### PROBLEM STATEMENT
Reproduce the listing below in its entirety. Change nothing.
** begin SOURCE MATERIAL **
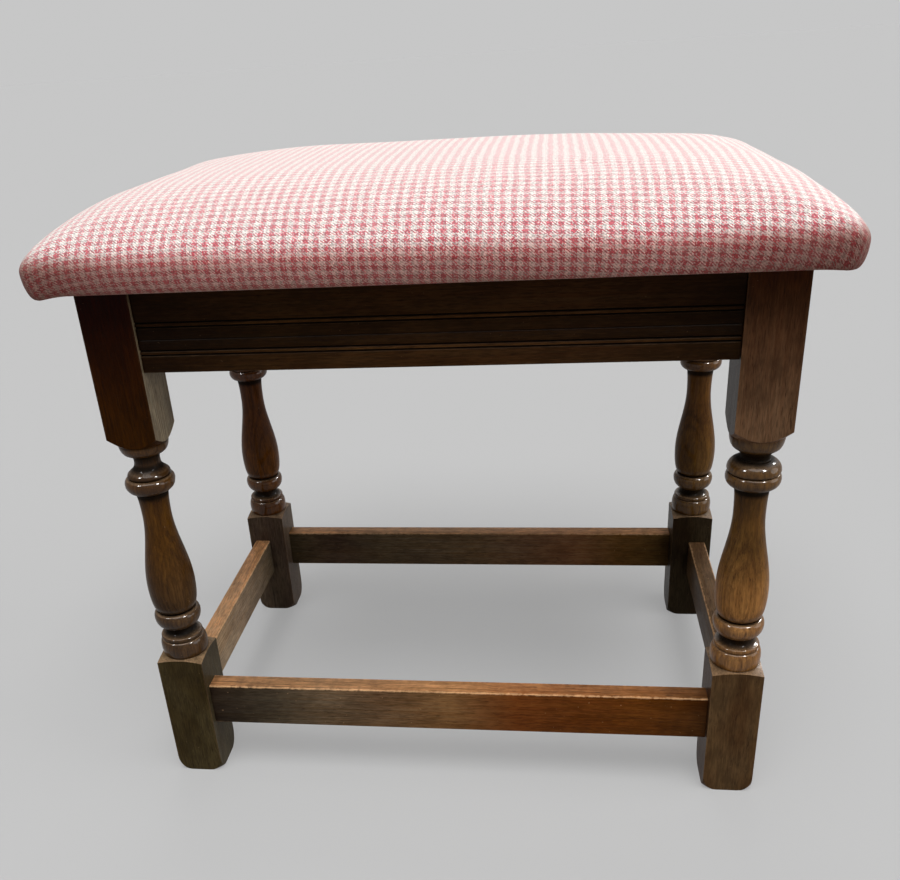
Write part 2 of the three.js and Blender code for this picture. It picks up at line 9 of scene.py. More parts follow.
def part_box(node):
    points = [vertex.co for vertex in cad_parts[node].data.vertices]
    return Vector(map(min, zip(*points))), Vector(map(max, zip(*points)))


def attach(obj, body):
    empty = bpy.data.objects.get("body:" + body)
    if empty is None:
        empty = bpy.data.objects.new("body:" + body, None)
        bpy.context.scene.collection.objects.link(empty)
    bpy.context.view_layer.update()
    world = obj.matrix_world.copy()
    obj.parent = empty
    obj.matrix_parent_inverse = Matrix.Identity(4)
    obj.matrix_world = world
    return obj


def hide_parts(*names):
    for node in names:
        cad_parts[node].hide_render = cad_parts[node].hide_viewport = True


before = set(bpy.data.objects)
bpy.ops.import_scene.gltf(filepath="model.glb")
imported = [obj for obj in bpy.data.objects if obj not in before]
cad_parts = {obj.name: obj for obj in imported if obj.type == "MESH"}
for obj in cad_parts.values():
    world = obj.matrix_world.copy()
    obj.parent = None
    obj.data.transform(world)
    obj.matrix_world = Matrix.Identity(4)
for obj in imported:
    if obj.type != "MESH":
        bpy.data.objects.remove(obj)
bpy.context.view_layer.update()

mm = 0.001
mergeDistance = 0.002 * mm  # points closer than this are one
print("stage: frame loaded")


# Hand tools: short ways to the operators that every piece uses
def deselectAll():
    if bpy.context.mode != "OBJECT":
        bpy.ops.object.mode_set(mode="OBJECT")
    bpy.ops.object.select_all(action="DESELECT")


def pickUp(piece):
    deselectAll()
    piece.select_set(True)
    bpy.context.view_layer.objects.active = piece
    return piece


def named(piece, name):
    piece.name = name
    piece.data.name = name
    return piece


def titled(place):  # front_left becomes FrontLeft
    return place.title().replace("_", "")


def settle(piece):  # the place goes into the mesh, the object stays at the origin
    pickUp(piece)
    bpy.ops.object.transform_apply(location=True, rotation=True, scale=True)
    return piece


def addBlock(name, low, high):  # a block between two corners
    deselectAll()
    low, high = Vector(low), Vector(high)
    bpy.ops.mesh.primitive_cube_add(size=1, location=(low + high) / 2, scale=high - low)
    return settle(named(bpy.context.object, name))


def drawLine(name, points):  # an open or closed line, one extruded point after another
    deselectAll()
    bpy.ops.mesh.primitive_plane_add(size=mm, location=points[0])
    piece = settle(named(bpy.context.object, name))
    bpy.ops.object.mode_set(mode="EDIT")
    bpy.ops.mesh.select_mode(type="VERT")
    bpy.ops.mesh.select_all(action="SELECT")
    bpy.ops.mesh.merge(type="CENTER")
    for before, after in zip(points, points[1:]):
        step = Vector(after) - Vector(before)
        bpy.ops.mesh.extrude_region_move(TRANSFORM_OT_translate={"value": step})
    return piece


def applyModifier(piece, kind, **settings):
    pickUp(piece)
    modifier = piece.modifiers.new(kind.title(), kind)
    for key, value in settings.items():
        setattr(modifier, key, value)
    bpy.ops.object.modifier_apply(modifier=modifier.name)
    return piece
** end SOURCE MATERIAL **
### TASK RESPONSE
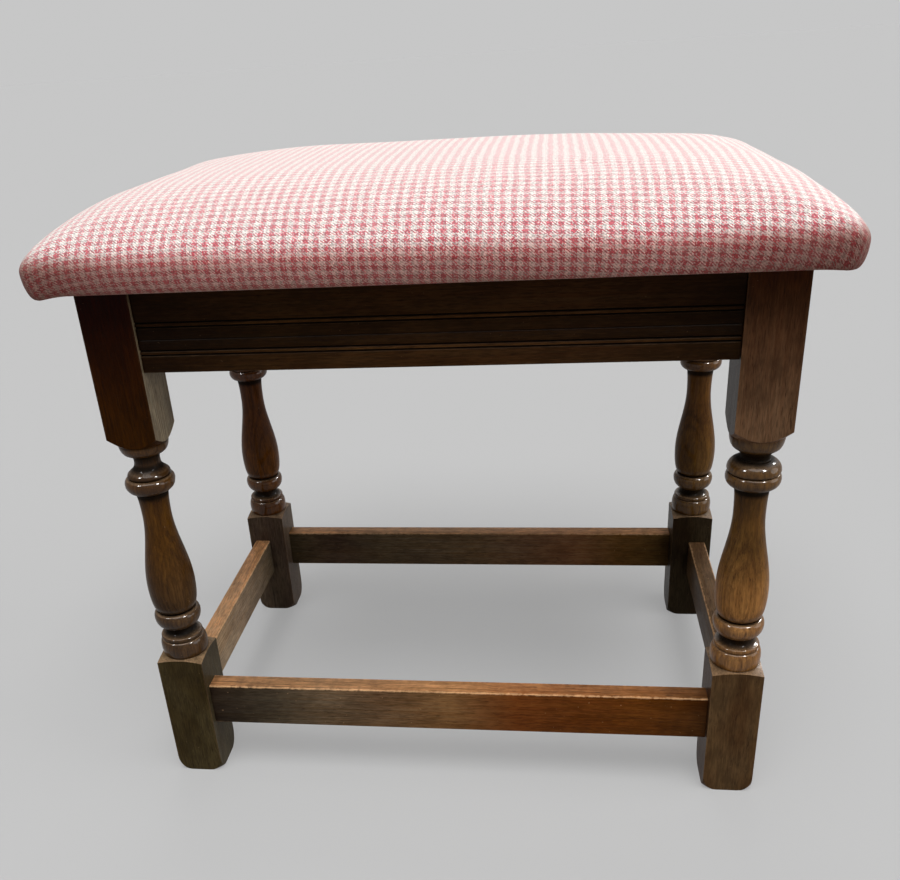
Write part 2 of the three.js and Blender code for this picture. It picks up at line 9 of scene.py. More parts follow.
def part_box(node):
    points = [vertex.co for vertex in cad_parts[node].data.vertices]
    return Vector(map(min, zip(*points))), Vector(map(max, zip(*points)))


def attach(obj, body):
    empty = bpy.data.objects.get("body:" + body)
    if empty is None:
        empty = bpy.data.objects.new("body:" + body, None)
        bpy.context.scene.collection.objects.link(empty)
    bpy.context.view_layer.update()
    world = obj.matrix_world.copy()
    obj.parent = empty
    obj.matrix_parent_inverse = Matrix.Identity(4)
    obj.matrix_world = world
    return obj


def hide_parts(*names):
    for node in names:
        cad_parts[node].hide_render = cad_parts[node].hide_viewport = True


before = set(bpy.data.objects)
bpy.ops.import_scene.gltf(filepath="model.glb")
imported = [obj for obj in bpy.data.objects if obj not in before]
cad_parts = {obj.name: obj for obj in imported if obj.type == "MESH"}
for obj in cad_parts.values():
    world = obj.matrix_world.copy()
    obj.parent = None
    obj.data.transform(world)
    obj.matrix_world = Matrix.Identity(4)
for obj in imported:
    if obj.type != "MESH":
        bpy.data.objects.remove(obj)
bpy.context.view_layer.update()

mm = 0.001
mergeDistance = 0.002 * mm  # points closer than this are one
print("stage: frame loaded")


# Hand tools: short ways to the operators that every piece uses
def deselectAll():
    if bpy.context.mode != "OBJECT":
        bpy.ops.object.mode_set(mode="OBJECT")
    bpy.ops.object.select_all(action="DESELECT")


def pickUp(piece):
    deselectAll()
    piece.select_set(True)
    bpy.context.view_layer.objects.active = piece
    return piece


def named(piece, name):
    piece.name = name
    piece.data.name = name
    return piece


def titled(place):  # front_left becomes FrontLeft
    return place.title().replace("_", "")


def settle(piece):  # the place goes into the mesh, the object stays at the origin
    pickUp(piece)
    bpy.ops.object.transform_apply(location=True, rotation=True, scale=True)
    return piece


def addBlock(name, low, high):  # a block between two corners
    deselectAll()
    low, high = Vector(low), Vector(high)
    bpy.ops.mesh.primitive_cube_add(size=1, location=(low + high) / 2, scale=high - low)
    return settle(named(bpy.context.object, name))


def drawLine(name, points):  # an open or closed line, one extruded point after another
    deselectAll()
    bpy.ops.mesh.primitive_plane_add(size=mm, location=points[0])
    piece = settle(named(bpy.context.object, name))
    bpy.ops.object.mode_set(mode="EDIT")
    bpy.ops.mesh.select_mode(type="VERT")
    bpy.ops.mesh.select_all(action="SELECT")
    bpy.ops.mesh.merge(type="CENTER")
    for before, after in zip(points, points[1:]):
        step = Vector(after) - Vector(before)
        bpy.ops.mesh.extrude_region_move(TRANSFORM_OT_translate={"value": step})
    return piece


def applyModifier(piece, kind, **settings):
    pickUp(piece)
    modifier = piece.modifiers.new(kind.title(), kind)
    for key, value in settings.items():
        setattr(modifier, key, value)
    bpy.ops.object.modifier_apply(modifier=modifier.name)
    return piece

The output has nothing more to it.